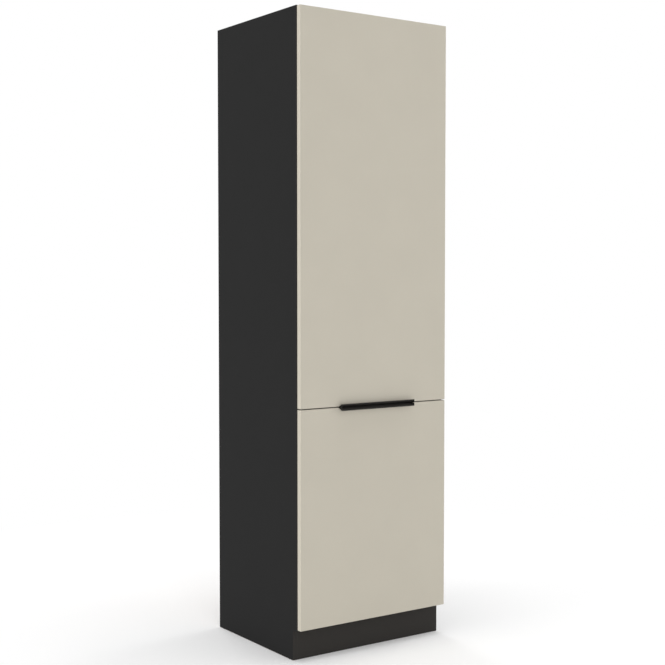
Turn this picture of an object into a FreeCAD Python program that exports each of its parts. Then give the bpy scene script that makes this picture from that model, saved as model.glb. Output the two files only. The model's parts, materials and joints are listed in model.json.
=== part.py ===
"""Tall pantry cabinet with a short lower door and a tall upper door.

Millimetres. X runs to the right as seen from the front, the front faces -Y and +Z is up.
The origin is the centre of the whole box, pulls included, on the floor.
Both doors hang on the right side panel, each on one vertical axis.
"""
import FreeCAD, Part
import math
import os

Vector = FreeCAD.Vector

# ---------------------------------------------------------------- driving sizes
# Whole cabinet
width = 600.0
height = 2100.0
depth = 520.0                  # door faces to rear edges, without the pulls

# Boards and sheets
board = 16.0
door_board = 18.0
back_sheet = 3.0
board_edge_radius = 0.6        # rounding of the edges that show
door_edge_radius = 1.5

# Base
plinth_height = 100.0
plinth_setback = 22.0          # behind the front edges of the side panels
glide_height = 1.5
glide_rim = 1.0                # side panel left around a glide
glide_inset = 25.0             # from the ends of a side panel's lower edge
glide_pin_radius = 1.2
glide_pin_length = 12.0

# Doors
side_reveal = 1.5              # side panel left uncovered at each side
top_reveal = 2.0
bottom_reveal = 5.0
door_gap = 3.0                 # between the lower and the upper door
lower_door_height = 713.0
rear_clearance = 0.5           # between screw heads on a door and the carcass
swing_clearance = 0.5          # between a turning door corner and the carcass

# Pulls along the meeting edges of the doors
pull_length = 300.0
pull_reach = 19.0              # in front of the door face
pull_rise = 11.0               # from the middle of the door gap to the top of a lip
pull_tip_radius = 1.0
pull_bow = 0.9                 # of a lip's face, out of the straight line
pull_cheek = 1.5               # thickness of the cheeks that close the ends
pull_cheek_radius = 2.0
pull_flange = 15.0             # from the middle of the gap, behind the door
pull_spacing = 1.0             # between the two pulls
pull_screws = 3
pull_screw_pitch = 120.0
pull_screw_height = 9.0        # from the middle of the gap

# Sheet metal and small screws
sheet_metal = 1.2
head_height = 0.8
head_radius = 3.2
screw_radius = 1.6
screw_length = 11.0            # below the head's sheet

# Cup hinges
cup_radius = 17.5
cup_depth = 12.5
cup_wall = 0.8
cup_screw_half = 24.0          # cup centre to cup screw, along the door
cup_screw_offset = 6.0         # cup centre to the line of the cup screws
cup_ear_radius = 7.5
pivot_depth = 8.5              # from the door's back face
pin_radius = 1.5
eye_radius = 2.6
eye_half = 4.0
cheek = 1.8
arm_sheet = 1.6
arm_length = 62.0
arm_height = 8.6               # underside of the arm above the side panel
arm_half = 8.0
arm_lift = 3.0                 # arm flange above the side panel
bend_radius = 2.4
plate_sheet = 2.0
plate_half = 22.0
plate_width = 24.0
plate_screw_half = 16.0
plate_corner = 4.0
block_length = 44.0
block_end = 4.0                # from the rear end of the arm
arm_screw_inset = 8.0          # from the ends of the block
hinge_inset = 100.0            # from the ends of a door
lower_hinges = 2
upper_hinges = 3

# Rows of shelf holes
system_inset = 37.0            # from the front and rear edges of a side panel
system_pitch = 32.0
system_radius = 2.5
system_depth = 11.0

# Shelves
lower_shelves = 1
upper_shelves = 4
shelf_side_gap = 1.0
shelf_setback = 20.0
shelf_rear_gap = 5.0
peg_radius = 4.0
peg_length = 9.0
peg_flat = 3.0                 # peg axis to the underside of the shelf
peg_insertion = 9.0

# Back
rebate = 8.0                   # width of the rebate in a side panel
sheet_gap = 0.5                # around the edges of a back sheet
nail_radius = 0.8
nail_length = 20.0
nail_head_radius = 1.9
nail_head = 0.6
nail_edge = 4.0                # from a sheet's edge
nail_spacing = 150.0

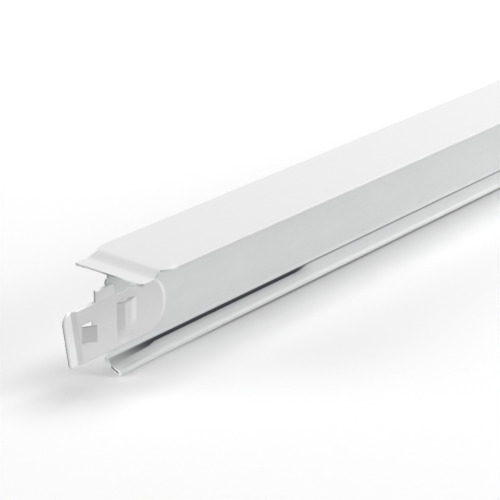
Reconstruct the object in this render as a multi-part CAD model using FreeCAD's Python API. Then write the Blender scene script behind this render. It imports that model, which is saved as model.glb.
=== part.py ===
import FreeCAD, Part
import os
from math import sqrt

# A ceiling grid cross tee standing upside down on its bulb, in millimetres.
# X runs along the tee, Z is up, and the visible face of the ceiling grid is on top.
# The origin is on the floor under the middle of the tee.

# Grid that the tee fits
module_length = 600.0
main_web_thickness = 1.0

# Outside of the section
face_width = 24.0
tee_height = 28.0

# Sheets
body_sheet = 0.3
cap_sheet = 0.2
hem_width = 3.2

# Lip at each end, pressed down so that it seats on the main tee's flange
lip_length = 4.5
lip_ramp = 3.1
lip_drop = 1.3
lip_inset = 1.0
waist_inset = 1.7
lip_corner = 1.4
lip_far_corner = 0.5
lip_bend = 0.6
edge_ease = 5.0

# Seam where the two web layers part above the bulb, with a gap under it near the ends only
seam_half = 0.38
seam_top = 5.0
seam_knee = 4.6
seam_bottom = 4.3
seam_gap = 0.1
neck_half = 0.3
neck_top = 4.0
gap_length = 76.0
gap_closing = 8.0
closed_crown = 3.85

# Bulb, flattened, with a hollow in each half
bulb_half = 4.4
bulb_crown = 3.1
bulb_side = 1.9
bulb_arch = 0.6
bulb_foot = 2.3
bulb_wall = 0.55
bulb_shoulder = 2.4
bulb_shoulder_bend = 5.0
bulb_corner = 1.4
bulb_foot_corner = 1.1
bulb_core = 0.8

# Front half of the bulb at its sheared end, pressed down over a long run, with a slot left of its hollow
crush_length = 17.0
crush_neck = 3.2
crush_dip = 2.05
crush_dip_reach = 1.2
crush_dip_bend = 1.0
crush_half = 4.3
crush_side = 1.5
crush_corner = 0.5
crush_foot = 2.5
crush_foot_rise = 0.28
crush_heel = 0.15
crush_heel_rise = 1.75
slot_near = 0.85
slot_far = 3.3
slot_near_low = 1.55
slot_far_low = 0.4
slot_opening = 0.55

# Back half of the bulb at its sheared end, pinched up against the neck
pinch_length = 5.5
pinch_half = 1.3
pinch_top = 4.1
pinch_foot = 2.6
pinch_bulge = 0.15
pinch_corner = 0.22

# Nose of the web under the lip
nose_reach = 0.9
nose_below_lip = 1.8
nose_half = 1.15

# End clip: outline
clip_sheet = 0.6
clip_below_face = 6.95
clip_above_seam = 0.85
clip_tail = 21.3
tongue_reach = 15.9
tongue_lean = 0.17
tongue_top_corner = 2.6
tongue_bottom_corner = 1.8
shoulder_reach = 5.4
shoulder_rise = 3.0
shoulder_inset = 1.2
shoulder_fillet = 0.8

# End clip: crease across the tongue's tip
crease_start = 4.9
crease_line = 3.3
crease_depth = 0.5
tip_forward = 0.15

# End clip: locking tab, lanced from the tongue and bent out at its free end
window_start = 6.45
window_length = 3.95
window_height = 4.75
window_below_top = 4.6
window_corner = 0.3
tab_slit = 0.15
tab_gap = 0.5
tab_run = 3.1
tab_out = 2.25
tab_bend = 0.4

# End clip: hood pressed out of the clip and the web together, open at its top
hood_start = 2.3
hood_flank = 1.9
hood_crown = 2.3
hood_far_flank = 3.1
hood_depth = 1.1
hood_below_top = 3.0
hood_height = 10.2
hood_fade = 3.7
hood_foot_share = 0.06
hood_bend = 1.0
hood_lance = 0.2
hood_lance_length = 5.8
hood_clearance = 0.08
edge_roll = 0.5
tail_bevel = 1.45
tail_bevel_depth = 0.33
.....
Task prompt:
Exactly repeat the lines running from the top of the listing to the line bearing "swing_clearance = 0.5", both of those lines included, and only them.

Right answer:
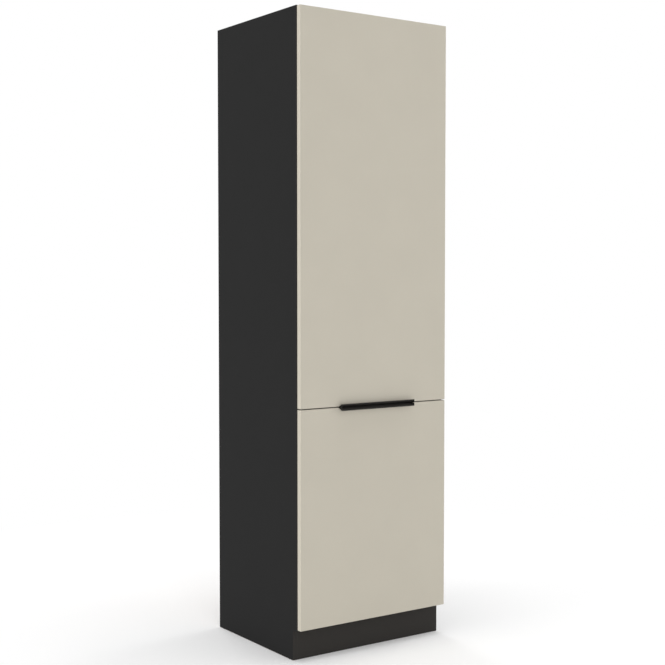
Turn this picture of an object into a FreeCAD Python program that exports each of its parts. Then give the bpy scene script that makes this picture from that model, saved as model.glb. Output the two files only. The model's parts, materials and joints are listed in model.json.
=== part.py ===
"""Tall pantry cabinet with a short lower door and a tall upper door.

Millimetres. X runs to the right as seen from the front, the front faces -Y and +Z is up.
The origin is the centre of the whole box, pulls included, on the floor.
Both doors hang on the right side panel, each on one vertical axis.
"""
import FreeCAD, Part
import math
import os

Vector = FreeCAD.Vector

# ---------------------------------------------------------------- driving sizes
# Whole cabinet
width = 600.0
height = 2100.0
depth = 520.0                  # door faces to rear edges, without the pulls

# Boards and sheets
board = 16.0
door_board = 18.0
back_sheet = 3.0
board_edge_radius = 0.6        # rounding of the edges that show
door_edge_radius = 1.5

# Base
plinth_height = 100.0
plinth_setback = 22.0          # behind the front edges of the side panels
glide_height = 1.5
glide_rim = 1.0                # side panel left around a glide
glide_inset = 25.0             # from the ends of a side panel's lower edge
glide_pin_radius = 1.2
glide_pin_length = 12.0

# Doors
side_reveal = 1.5              # side panel left uncovered at each side
top_reveal = 2.0
bottom_reveal = 5.0
door_gap = 3.0                 # between the lower and the upper door
lower_door_height = 713.0
rear_clearance = 0.5           # between screw heads on a door and the carcass
swing_clearance = 0.5          # between a turning door corner and the carcass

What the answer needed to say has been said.